Urban species #218: Domestic rabbit Oryctolagus cuniculus

Domestic animals often find their way into the ecology of urban places. They owe their very existence to humanity and civilization. But humans are flawed stewards, and will allow their animals to escape, or through a misunderstanding of "wildness," will turn pets, livestock, and lab animals out of their enclosures. And then there are the countless deliberate introductions, for the sake of sport hunting, or to seed an island with edible inhabitants, which have wrought destruction on ecosystems around the world. In North America domestic rabbits run free because a pet was no longer wanted, an animal mistaken for wild was "liberated," or because a bunny was only meant to be an Easter gift. The vast majority of released rabbits live short brutal lives, their flight-or-fight instincts blunted by centuries of breeding for life in the hutch. A released domestic rabbit has a life span of somewhere between one and two years, according to the House Rabbit Society, and other sources. In Australia, European rabbits (the wild ancestors of domestic rabbits) have run roughshod through the country, and constitute a serious ecological problem.
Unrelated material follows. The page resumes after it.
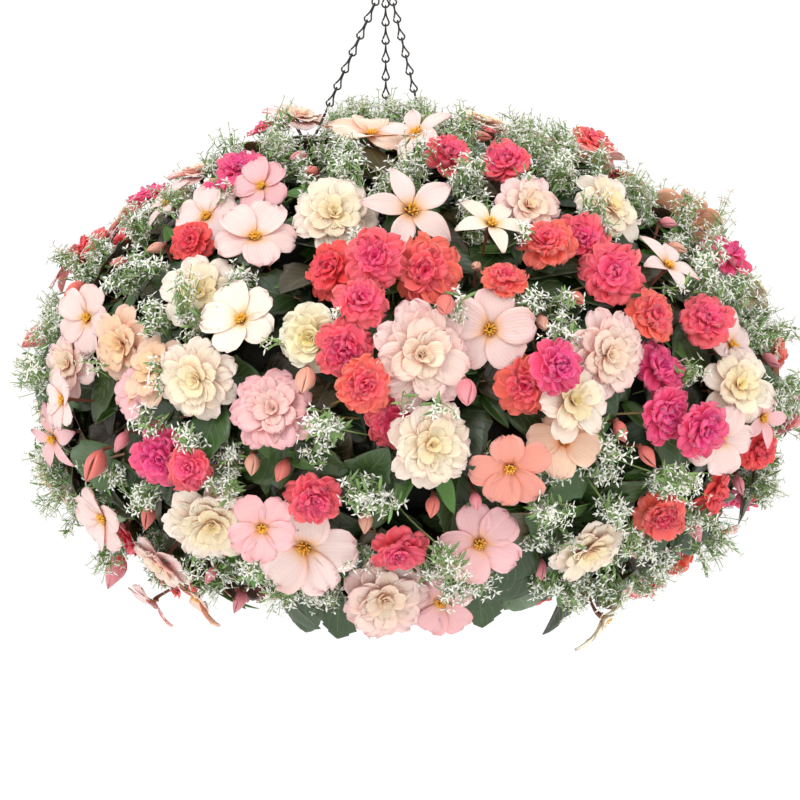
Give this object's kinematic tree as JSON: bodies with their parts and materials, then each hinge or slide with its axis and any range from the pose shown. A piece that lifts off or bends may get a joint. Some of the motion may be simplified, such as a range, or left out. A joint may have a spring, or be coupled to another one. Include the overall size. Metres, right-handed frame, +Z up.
{
  "type": "planted hanging basket of begonias, double impatiens and euphorbia",
  "caption": "Hanging basket of trailing begonias, double impatiens and white euphorbia, with a pot of compost, three twisted chains with stiff wire legs, and an S-hook.",
  "frame": {"origin": "the inner crown of the S-hook's upper bend, where the hook bears on its bracket", "axes": "+Z up, +X to the right and +Y away from a viewer in front, with the hook's bends in the XZ plane"},
  "size_m": [0.7426, 0.7593, 0.6862],
  "materials": {
    "hanger_wire": "dark bronze, satin",
    "pot_plastic": "matte dark green",
    "compost": "rough, dark brown",
    "begonia_growth": "satin dark green leaves with pale pink and cream petals",
    "impatiens_growth": "coral red petals with mid-green leaves",
    "euphorbia_growth": "white bracts on pale green stems"
  },
  "bodies": {
    "root": {"hanger_hook": "hanger_wire", "chain_left": "hanger_wire", "wire_leg_left": "hanger_wire", "chain_back": "hanger_wire", "wire_leg_back": "hanger_wire", "chain_right": "hanger_wire", "wire_leg_right": "hanger_wire", "pot": "pot_plastic", "soil": "compost", "begonia_shoot_01": "begonia_growth", "begonia_shoot_02": "begonia_growth", "begonia_shoot_03": "begonia_growth", "begonia_shoot_04": "begonia_growth", "begonia_shoot_05": "begonia_growth", "begonia_shoot_06": "begonia_growth", "begonia_shoot_07": "begonia_growth", "begonia_shoot_08": "begonia_growth", "begonia_shoot_09": "begonia_growth", "begonia_shoot_10": "begonia_growth", "impatiens_shoot_01": "impatiens_growth", "impatiens_shoot_02": "impatiens_growth", "impatiens_shoot_03": "impatiens_growth", "impatiens_shoot_04": "impatiens_growth", "impatiens_shoot_05": "impatiens_growth", "impatiens_shoot_06": "impatiens_growth", "impatiens_shoot_07": "impatiens_growth", "impatiens_shoot_08": "impatiens_growth", "impatiens_shoot_09": "impatiens_growth", "impatiens_shoot_10": "impatiens_growth", "euphorbia_shoot_01": "euphorbia_growth", "euphorbia_shoot_02": "euphorbia_growth", "euphorbia_shoot_03": "euphorbia_growth", "euphorbia_shoot_04": "euphorbia_growth", "euphorbia_shoot_05": "euphorbia_growth", "euphorbia_shoot_06": "euphorbia_growth", "euphorbia_shoot_07": "euphorbia_growth", "euphorbia_shoot_08": "euphorbia_growth", "euphorbia_shoot_09": "euphorbia_growth", "euphorbia_shoot_10": "euphorbia_growth"}
  },
  "joints": []
}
In North America, there are a few small cities that harbor breeding populations of domestic rabbits. The requirements for a population to become established include plants to eat, soil to burrow into for protection, and a single month to reproduce. Predators of rabbits are many, but their famously high rate of reproduction may overtake the rate of predation. On the campus of the University of Victoria, British Columbia, for example, the rabbits are well-loved by most of the students, and relatively safe from human predation, at least. University campuses are generally free of roaming dogs and cats, and most wild predators (notwithstanding the occasional mountain lion report at UVic) tend to avoid urban areas.

Some more discussion of urban rabbits occurs here.
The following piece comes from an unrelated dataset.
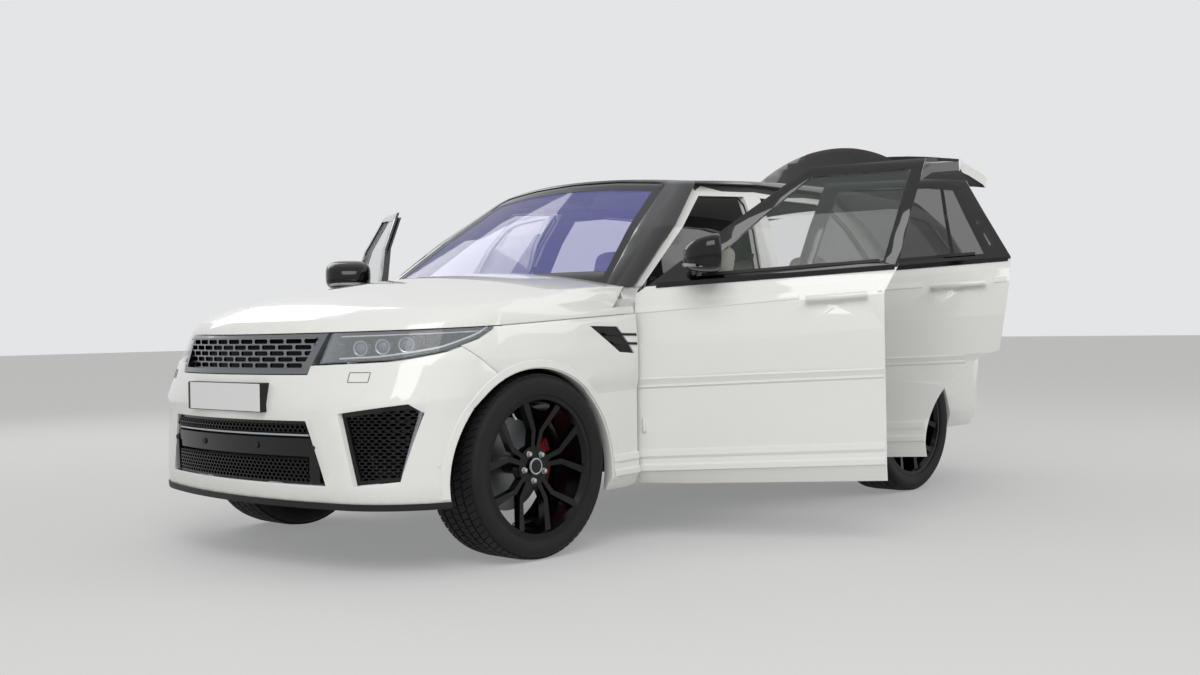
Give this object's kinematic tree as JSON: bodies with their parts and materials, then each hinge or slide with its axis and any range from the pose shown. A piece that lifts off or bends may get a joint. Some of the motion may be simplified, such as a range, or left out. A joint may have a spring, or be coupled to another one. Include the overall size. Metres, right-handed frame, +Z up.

Date: 2006-08-11 01:46 am (UTC)
From: [identity profile] jolantru.livejournal.com
Oh mine. Wabbits!

I saw feral ones in Denver, Colorado. Cute. But I wonder how they figure in the local ecology.

Date: 2006-08-11 01:53 am (UTC)
From: [identity profile] medusasowl.livejournal.com
Poor abandoned bunnies... There's a park out here where sometime after every easter they round up scores of the little guys. I saw a few last time I was over there, very shy and skinny... not adjusting to being "wild" very well.

Image

Date: 2006-08-14 02:50 am (UTC)
From: [identity profile] xxloreleixx.livejournal.com
I like that. I hate when people think it's cute to get a rabbit or a baby chicken just for a holiday thing.
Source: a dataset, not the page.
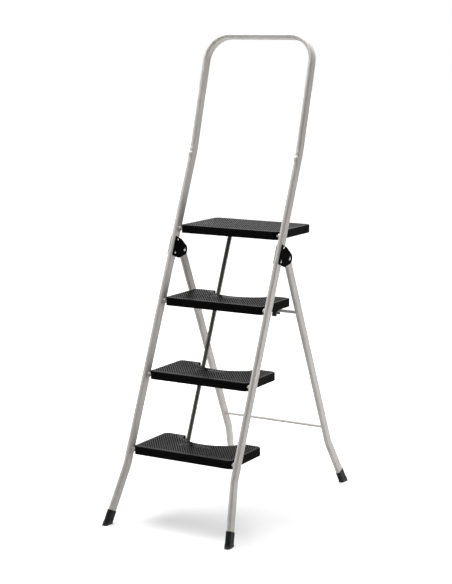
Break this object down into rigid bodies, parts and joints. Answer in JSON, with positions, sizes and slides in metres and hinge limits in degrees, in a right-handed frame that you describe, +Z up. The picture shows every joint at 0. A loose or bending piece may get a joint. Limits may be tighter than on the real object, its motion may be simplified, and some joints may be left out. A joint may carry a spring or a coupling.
{
  "type": "folding step stool",
  "caption": "Folding step stool with a bent-tube front frame, black plastic treads and platform, a high hand rail and a hinged rear frame held open by clips.",
  "frame": {"origin": "on the floor, in the middle of the footprint of the open stool", "axes": "+X to the right of the person who climbs it, +Y away from them towards the rear frame, +Z up"},
  "size_m": [0.4554, 0.8344, 1.5041],
  "materials": {
    "frame_paint": "semi-gloss light grey powder coat",
    "rod_steel": "satin zinc",
    "tread_plastic": "moulded black, studded",
    "bracket_plastic": "glossy black",
    "foot_rubber": "matte black",
    "clip_plastic": "moulded black",
    "plug_plastic": "moulded black",
    "spacer_nylon": "natural nylon",
    "rivet_steel": "bright zinc"
  },
  "bodies": {
    "front_frame": {"front_frame": "frame_paint", "front_foot_cap_left": "foot_rubber", "front_foot_cap_right": "foot_rubber", "bracket_left_outer": "bracket_plastic", "bracket_left_inner": "bracket_plastic", "bracket_right_outer": "bracket_plastic", "bracket_right_inner": "bracket_plastic", "bracket_rivets": "rivet_steel", "hinge_pins": "rivet_steel", "tread_spacers": "spacer_nylon", "lower_tread_axle": "frame_paint", "middle_tread_axle": "frame_paint", "upper_tread_axle": "frame_paint", "platform_axle": "frame_paint"},
    "lower_tread": {"lower_tread": "tread_plastic", "lower_tread_rod_pin": "rivet_steel", "lower_tread_rod_washer": "spacer_nylon"},
    "middle_tread": {"middle_tread": "tread_plastic", "middle_tread_rod_pin": "rivet_steel", "middle_tread_rod_washer": "spacer_nylon"},
    "upper_tread": {"upper_tread": "tread_plastic", "upper_tread_rod_pin": "rivet_steel", "upper_tread_rod_washer": "spacer_nylon", "latch_clip_left": "clip_plastic", "latch_clip_right": "clip_plastic", "clip_screws": "rivet_steel"},
    "platform": {"platform": "tread_plastic", "platform_rod_pin": "rivet_steel", "platform_rod_washer": "spacer_nylon"},
    "link_rod": {"link_rod": "rod_steel", "link_rod_plugs": "plug_plastic"},
    "rear_frame": {"rear_leg_left": "frame_paint", "rear_leg_right": "frame_paint", "upper_crossbar": "frame_paint", "lower_crossbar": "frame_paint", "rear_foot_cap_left": "foot_rubber", "rear_foot_cap_right": "foot_rubber", "hinge_plug_left": "plug_plastic", "hinge_plug_right": "plug_plastic"}
  },
  "joints": [
    {"name": "platform_fold", "type": "hinge", "parent": "front_frame", "child": "platform", "pos_m": [0, -0.01942, 0.887], "axis": [1, 0, 0], "range_deg": [0, 67]},
    {"name": "upper_tread_fold", "type": "hinge", "parent": "front_frame", "child": "upper_tread", "pos_m": [0, -0.11323, 0.666], "axis": [1, 0, 0], "range_deg": [0, 67]},
    {"name": "middle_tread_fold", "type": "hinge", "parent": "front_frame", "child": "middle_tread", "pos_m": [0, -0.20704, 0.445], "axis": [1, 0, 0], "range_deg": [0, 67]},
    {"name": "lower_tread_fold", "type": "hinge", "parent": "front_frame", "child": "lower_tread", "pos_m": [0, -0.30085, 0.224], "axis": [1, 0, 0], "range_deg": [0, 67]},
    {"name": "link_rod_swing", "type": "hinge", "parent": "platform", "child": "link_rod", "pos_m": [-0.084, 0.14188, 0.866], "axis": [1, 0, 0], "range_deg": [-67, 0]},
    {"name": "rear_frame_swing", "type": "hinge", "parent": "front_frame", "child": "rear_frame", "pos_m": [0, 0.00803, 0.815], "axis": [1, 0, 0], "range_deg": [-48.47, 0]}
  ],
  "couplings": [
    {"joint": "upper_tread_fold", "follows": "platform_fold", "ratio": 1},
    {"joint": "middle_tread_fold", "follows": "platform_fold", "ratio": 1},
    {"joint": "lower_tread_fold", "follows": "platform_fold", "ratio": 1},
    {"joint": "link_rod_swing", "follows": "platform_fold", "ratio": -1},
    {"joint": "rear_frame_swing", "follows": "platform_fold", "ratio": -0.72329}
  ]
}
Date: 2006-08-14 10:26 pm (UTC)
From: [identity profile] medusasowl.livejournal.com
I borrowed that image from http://www.adoptarabbit.org/ the other common phrase is "Make mine chocolate!" in regards to easter bunnies. Poor things. The baby chicks are so sad, for some reason it never occurs to people that they grow up to be chickens and roosters!

Date: 2006-08-11 02:03 am (UTC)
From: [identity profile] miz-geek.livejournal.com
I meant to say something when my in-laws were visiting. They spent a month in Duluth earlier this summer, and my MIL mentioned how they'd seen this neighborhood full of black and white bunnies - all sorts of colors. I managed to impress/scare her when I said I'd heard of them.

Date: 2006-08-11 02:04 am (UTC)
From: [identity profile] rinkori.livejournal.com
They're fairly common in my neighborhood. In fact we have a family of rabbits that lives under our garden shed. We try to protect them from dogs etc. when they come out and nibble on our pesticide-free lawn.

Date: 2006-08-11 02:12 am (UTC)
From: [identity profile] pinkveneer.livejournal.com
ah the ur_buns :)

Date: 2006-08-11 02:32 am (UTC)
From: [identity profile] frisbeeseppuku.livejournal.com
Several acquaintances have told me they chose UVic _because of the rabbits_. =)

- random UVic student

Date: 2006-08-11 02:44 am (UTC)
ext_76029: red dragon (sentiment)
From: [identity profile] copperwolf.livejournal.com
Icon love!!
Those penguins were in South America, weren't they? I think I remember hearing something about penguins wearing sweaters....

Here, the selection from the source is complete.